Да, читатель, в этом-то и чудо. Из этой вонючей свалки скептицизма, чувственности, сентиментальности, пустого макиавеллизма действительно выросла такая вера, пылающая в сердце народа. Целый народ, живущий в глубокой невзгоде, проснувшись к сознательности, верит, что он у преддверия братского рая на земле. Он протягивает руки, стремится обнять невыразимое и не может сделать это по известным причинам. Редко бывает, чтобы про целый народ можно было сказать, что он имеет какую-нибудь веру, за исключением веры в те вещи, которые он может съесть или взять в руки. А когда он получает какую-нибудь веру, то история его становится захватывающей, замечательной.
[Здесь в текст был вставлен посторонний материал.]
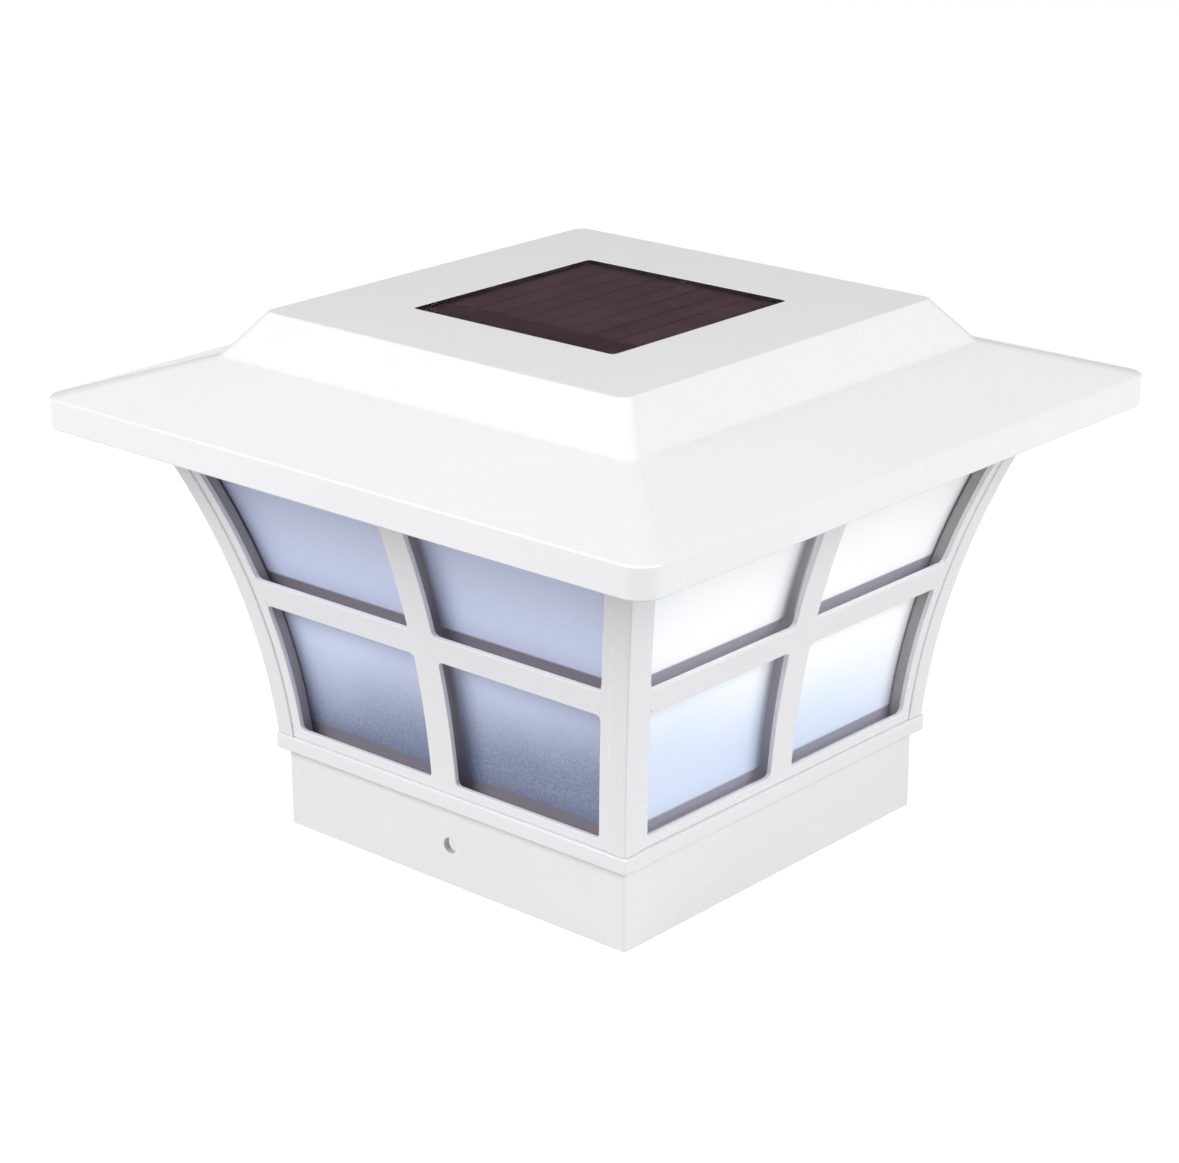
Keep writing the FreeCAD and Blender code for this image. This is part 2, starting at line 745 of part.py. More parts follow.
def grille_outline(sketch):
    """The grille's edge, with two tabs at its foot and two at its head."""
    low, high = ledge_top, ring_bottom
    room = S.post_face + S.fit_gap
    foot = low - S.groove_depth + S.fit_gap
    head = high + S.groove_depth - S.fit_gap
    half = S.tab_width / 2
    middle = S.tab_offset
    at_low = shifted_flare(low, room)
    at_high = shifted_flare(high, room)
    outline(sketch, [
        (-at_low, low), (-middle - half, low), (-middle - half, foot), (-middle + half, foot),
        (-middle + half, low), (middle - half, low), (middle - half, foot),
        (middle + half, foot), (middle + half, low), (at_low, low, -S.flare_radius),
        (at_high, high), (middle + half, high), (middle + half, head), (middle - half, head),
        (middle - half, high), (-middle + half, high), (-middle + half, head),
        (-middle - half, head), (-middle - half, high), (-at_high, high, -S.flare_radius),
    ])


def four_faces(name, master):
    """The back piece as made, and its mirror images for the other three faces."""
    keep(f"{name}_back", master)
    keep(f"{name}_front", mirrored(f"{name}_f", master, (0, 1, 0)))
    keep(f"{name}_right", mirrored(f"{name}_r", master, (1, -1, 0)))
    keep(f"{name}_left", mirrored(f"{name}_l", master, (1, 1, 0)))


def make_window_grilles():
    """Four curved grilles, each with a crossbar and a muntin around four openings."""
    low = ledge_top - S.groove_depth
    high = ring_bottom + S.groove_depth
    shell = flared_slab("grille_shell", "YZ_Plane", low, high,
                        (grille_face, ZERO), (grille_back, ZERO))
    pattern = free_sketch("grille_pattern", "XZ_Plane")
    grille_outline(pattern)
    crossbar_low = ledge_top + S.crossbar_rise
    levels = (
        (ledge_top + S.sill_height, crossbar_low),
        (crossbar_low + S.crossbar_height, ring_bottom - S.head_height),
    )
    for bottom, top in levels:
        for side in (1, -1):
            window_opening(pattern, bottom, top, side)
    doc.recompute()
    punched = extrude(pattern, as_dim(REACH), symmetric=True)
    four_faces("window_grille", boolean("Common", "grille_master", shell, punched))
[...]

Но с того времени, когда вся вооруженная Европа разом содрогнулась при слове отшельника Петра [47] и ринулась к гробу, в котором лежало тело Господне, не было сколько-нибудь заметного всеобщего импульса веры. С тех пор как смолкло протестантство, ни голос Лютера, ни барабан Жижки [48] не возвещали более, что Божья правда не дьявольская ложь; с тех пор как последний из камеронианцев (Ренвик было его имя; слава имени храброго) пал, убитый на крепостном валу в Эдинбурге, среди наций не было даже частичного импульса веры, пока наконец вера не проснулась во французской нации. В ней, повторяем, в этой изумительной вере ее, и заключается чудо. Это вера, несомненно, самого чудесного свойства даже среди других вер, и она воплотится в чудеса. Она душа этого мирового чуда, называемого Французской революцией, перед которой мир до сих пор исполнен изумления и трепета.
[47] Петр Амьенский (1050-1115), прозванный Петром Пустынником. Был одним из руководителей крестьянского ополчения в первом крестовом походе.
[48] Ян Жижка (ок. 1360-1424) - национальный герой чешского народа, полководец. Участник Грюнвальдской битвы 1410 г. С 1420 г. гетман таборитов.